Ogden's call for profitable private (or profit-driven "public") business undermines his proposals to strive for employment security, good jobs, greater democratic controls and environmentally sustainable business and community activity.

Profit-seeking by capitalist firms in competition will necessarily result in actions contradicting the latter objectives. For example, even if a number of companies achieve a leading position on the basis of implementing "best practice", eliminating those companies that do not, they will in turn be driven to cost-cutting measures as competition develops among them.

Ogden himself demonstrates this contradiction for "strategic unionism", which he states "is seen to hold maximum employment as a prime objective" around which it is "judged, implemented and adjusted". But, he then notes, "given the difficult employment situation in recent years ... full employment (i.e., about two per cent unemployment) is unlikely to be achieved in the foreseeable future, if ever". In practice, he has abandoned the objective of employment security, since the solution , unfortunately "traditional", of reduced working hours without loss of pay, would attack profits.

But Ogden, while retaining the profit motive, blithely argues that "there will be no [general] going back to the worst days" because of community opposition and because companies have more to gain in productivity from cooperation than from attacks on wages and conditions. This forgets that community opposition to attacks on workers may be crushed if a political fight back is not organised (and although he is in favour of unions not being affiliated to the ALP, this is only so they may support it better).

Ogden's profitability objective results in the orientation of union activity to securing enterprise efficiency. He writes that "the most obvious strategic change from the past is the union movement's commitment to negotiate and work with management to improve efficiency" and that "the tactics would require that we identify individual employers, and employer groups, with whom we can more readily work and from whom we can expect support".

Of course, points of agreement between unions and employers are possible if enterprise efficiency — read profitability — is the aim. But who does the agreement serve? Surely not the workers, whose fundamental interest lies in the elimination of the capitalist exploitation, rendered ever more efficient by such agreements, which is the source of the profit.

Ogden has offered, not a project for eliminating capitalist exploitation — rather it celebrates the supposed limiting of its extremes — but a manual for mobilising work forces for enterprise efficiency. Start with "real practical issues of genuine concern to members — issues members can become involved with and have an impact on", he says, instead of "generalised [cross-enterprise] issues". Organisers have a backup and advisory role.

Ogden explains that in mobilising union members for enterprise efficiency, unions will need to become "facilitative" rather than "service-based" (problem-solving), to develop the collective and individual ability of members to "solve their own problems" with minimal reliance on full-time officials. But while countering the position of those arguing for a marketing emphasis for unions, he fails to offer any real alternative to service unionism.
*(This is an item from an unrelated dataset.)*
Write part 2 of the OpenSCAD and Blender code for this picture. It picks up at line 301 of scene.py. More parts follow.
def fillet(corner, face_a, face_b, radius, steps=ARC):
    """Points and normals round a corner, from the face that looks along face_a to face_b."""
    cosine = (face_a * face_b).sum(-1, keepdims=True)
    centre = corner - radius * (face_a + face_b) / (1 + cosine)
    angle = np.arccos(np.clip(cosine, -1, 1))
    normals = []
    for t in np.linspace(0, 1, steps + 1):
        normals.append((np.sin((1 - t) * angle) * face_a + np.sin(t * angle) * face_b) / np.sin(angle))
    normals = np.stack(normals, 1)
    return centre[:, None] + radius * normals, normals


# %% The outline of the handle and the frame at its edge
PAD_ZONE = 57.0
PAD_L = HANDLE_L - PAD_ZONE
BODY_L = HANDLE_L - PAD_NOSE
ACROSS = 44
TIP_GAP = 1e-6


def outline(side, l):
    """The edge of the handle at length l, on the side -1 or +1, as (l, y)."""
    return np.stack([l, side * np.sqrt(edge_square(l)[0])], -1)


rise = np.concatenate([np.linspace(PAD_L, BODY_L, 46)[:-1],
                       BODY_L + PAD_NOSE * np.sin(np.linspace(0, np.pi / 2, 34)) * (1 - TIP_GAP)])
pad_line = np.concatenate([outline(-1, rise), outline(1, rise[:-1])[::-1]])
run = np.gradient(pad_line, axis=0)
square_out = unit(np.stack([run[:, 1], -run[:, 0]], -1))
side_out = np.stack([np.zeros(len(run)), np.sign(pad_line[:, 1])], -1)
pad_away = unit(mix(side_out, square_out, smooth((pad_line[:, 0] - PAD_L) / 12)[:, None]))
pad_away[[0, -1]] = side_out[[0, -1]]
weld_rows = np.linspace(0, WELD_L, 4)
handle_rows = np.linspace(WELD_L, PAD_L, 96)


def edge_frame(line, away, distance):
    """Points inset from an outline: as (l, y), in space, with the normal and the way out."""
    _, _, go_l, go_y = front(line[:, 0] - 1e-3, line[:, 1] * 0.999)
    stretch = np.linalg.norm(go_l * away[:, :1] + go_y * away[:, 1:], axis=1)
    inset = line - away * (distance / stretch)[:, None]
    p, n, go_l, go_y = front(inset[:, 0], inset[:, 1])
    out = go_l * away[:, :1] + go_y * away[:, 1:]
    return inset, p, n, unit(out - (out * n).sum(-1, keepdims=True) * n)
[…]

Ogden proposes that the role of the union, in the form of the organiser, be provision of information, experience and support, generation of effective debate and to "explain and keep the enterprise leaders abreast of the big picture". This is still a service role, if somewhat removed from the workplace: it does not allow for participation in determining "the big picture".

Suggesting that union bureaucratisation is really a problem of work methods, while discounting the significance of how officials got (and stay) there, Ogden seeks to minimise the role of mass meetings, and proposes that no full-time officials be elected. This ignores the influence on decision-making of officials, which means that they should be accountable and responsible to the union membership.

Moreover, Ogden can himself be found slipping back towards service unionism. He suggests that:

  • "unions should view their members and potential members as their customers";

  • a key to unions' future success will be the ability to "service the individual as well as the mass of the members";

  • unions will provide an advisory service on individual skills career paths (and individual contracts) to unionists and non-unionists alike.

Ogden's proposals, if followed, would tend to break down the unity in action among workers that is fundamental to unionism's progressive development. He therefore suggests that "the union will become a quasi-professional association" (25). This, in contradiction to his attempt to base his arguments on objective historical processes, runs counter to the tendency of professional associations of employees (such as teachers, nurses and academics) to develop into unions of workers.

One other comment is required. At times Ogden engages in sophistry and evasion:

  • He proposes sit-ins or work-ins, among other forms of industrial action, as an alternative to strikes. Though his critique of strike action — that it is usually defensive — is valid, sit-ins have actually only ever come out of previous experience of strike action (that is, workers need the experience of strike action before moving to stronger actions).

  • Under the heading "foreign control and ownership of wealth", he states that "wages policy, allied to the social wage over the past ten years, has done a reasonable job by comparison with some countries in minimising differences in income level, although there are still great disparities". But what is "reasonable"? Which countries is Australia being compared with?

Research such as Professor Bob Gregory's shows increases in differences in income levels — a shift magnified by taxation measures such as reduction in higher marginal tax rates and the imputation of dividend income. To call this "minimising" income differences is, to put it mildly, covering up for the ACTU's "best practice" since 1983.